My third order of seeds arrived this morning. I better stick with my program and do a thing or two daily. Every spring I would wonder how those tiny and not so tiny seeds would grow into the vegetables we eat. It is a miracle. I am glad that it is still a wonder to me. It is almost April and I’ve just used the last butternut squash from last year’s harvest. There’s still a spaghetti and 2 Sweet Mama squashes. We have carrots, beets and potatoes yet. We hope to do better this year. There’s always room for improvement. Growing our own food is our way of getting to a better place.

It snowed overnight. The ground is covered in white again. But our passive solar greenhouse is doing well with the help of a little heater at night. It is our second year. I am a little more experienced and organized. This spring I seeded the beds mostly with cool loving greens. We will get an earlier edible harvest. By the time the heat lovers are ready, the raised beds outside will have the salad greens growing in them. That’s how I’m thinking anyways. The weather have a lot to say about what we do. We will have to work with it. Isn’t that how it is with everything in life – co-operation and working together?

ANOTHER DAY, ANOTHER POST

It’s that time again wherein I sit down, get down to business and write. What should I write about? Should I tell you about my day, my humdrum every day? I’m a morning person now. Been so for quite a few years. I look forward to getting up between 6 and 7. Seems like there’s a lot to look forward to – even in these times. Though I’m feeling a little stressed, cranky and a bit down in the dumps, I haven’t lost that looking forward feeling. Thank God. I do have a bit of attitude but I don’t want to have nothing to look forward to one. I have standards.

I am trying to break loose of ‘stuck’ with nowhere to go and no stars to reach for. It’s not a good feeling and I don’t want to stay in it. Exercise has always worked great for me. I was looking forward to heading back to the YWCA pool and swimming. The universe has other plans for me. The pool needs ‘fixing’. It’s been out of service for a couple of months already. So, it’s back to the AM ENERGIZER. It really is one. I’m feeling so much better already after one session. I’m sure I will feel it tomorrow, not having used those muscles for quite awhile.

I decided it might be a good exercise to visit the library again. It was one of my favourite places before Covid. Why can’t it be again? I am disappointed that it is not the same. It does not have the same scope of material it once did. Seems like the city politicians are slashing the wrong budgets, not seeing the importance and scope of the public service the library provides. It’s good for education, socializing and mental health just to name some. Should we just throw up our hands, accept and say. Oh well? Or are there things we can do? It is something to think about while we are stuck here in this Covid time.

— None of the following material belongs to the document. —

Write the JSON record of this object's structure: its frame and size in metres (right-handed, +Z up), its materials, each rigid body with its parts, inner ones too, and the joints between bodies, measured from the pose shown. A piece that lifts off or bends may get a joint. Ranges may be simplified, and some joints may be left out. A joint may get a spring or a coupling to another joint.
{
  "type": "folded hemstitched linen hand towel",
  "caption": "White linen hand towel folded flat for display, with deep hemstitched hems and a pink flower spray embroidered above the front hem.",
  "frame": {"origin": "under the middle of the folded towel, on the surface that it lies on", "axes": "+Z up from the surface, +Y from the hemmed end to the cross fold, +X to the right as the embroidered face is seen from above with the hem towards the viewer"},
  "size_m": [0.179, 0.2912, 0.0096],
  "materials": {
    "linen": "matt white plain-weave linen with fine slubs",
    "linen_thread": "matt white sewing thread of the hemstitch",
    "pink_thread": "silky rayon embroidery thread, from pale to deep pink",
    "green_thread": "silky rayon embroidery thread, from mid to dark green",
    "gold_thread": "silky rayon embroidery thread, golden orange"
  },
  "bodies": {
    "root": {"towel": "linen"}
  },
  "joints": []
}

Having come back to my keyboard and tapping my heart away, I am not feeling as overwhelmed. I think I have all my tax receipts gathered. This month’s bills are paid. I am doing my daily drawing and watercolour. My desk and dining room table are littered with papers, pens, paint and whatnot. They are a disaster but there is no emergency. I’ve set a goal that I would date and label my creations each day. I would find something/somewhere to hold them in one place. Baby steps as one might say. I really hate that term because I am no longer a baby.

Well, there you have it. Another day, another post. No Pulitzer Prize here. Just some words. They still count.